The rationale for fixed network optical fiber deployment has in the past been driven by three different use cases: enterprise data networking; consumer TV/internet access and signal distribution (trunking or backhaul).
These days, spending on optical fiber in the U.S. market is driven more by distribution and enterprise apps than consumer retail services (at least in a direct sense, using fiber as the access media).
The reason is the coming use of millimeter waves to support 5G networks. Millimeter waves will not propagate as well as lower-frequency signals used to support mobile networks. That means much more “fiber deep” deployment of the trunking network, especially to reach small cell sites.
That, in turn, is pushing immediate spending towards trunking fiber that can support small cell deployments.
Crown Castle, for example, plans to deploy 25,000 small cells within the next two years, according to Guggenheim Equity Research.
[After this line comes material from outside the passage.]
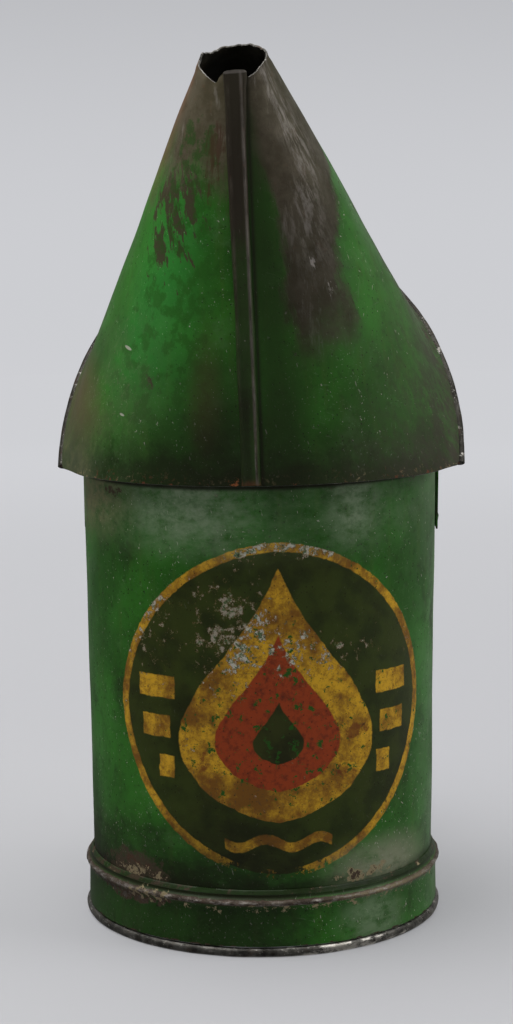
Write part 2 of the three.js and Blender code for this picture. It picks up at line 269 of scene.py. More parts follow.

That, in turn, is driving Crown Castle efforts to secure much more trunking (distribution network) fiber.
“Among the three publicly traded tower companies, Crown Castle has uniquely chosen to focus on small cell development to supplement its macro site tower business,” Guggenheim’s Robert Gutnam argues.. “Currently, this segment comprises 16 percent of total revenue, and generates six percent return on investment, expected to grow to about 10 percent as second tenants are added.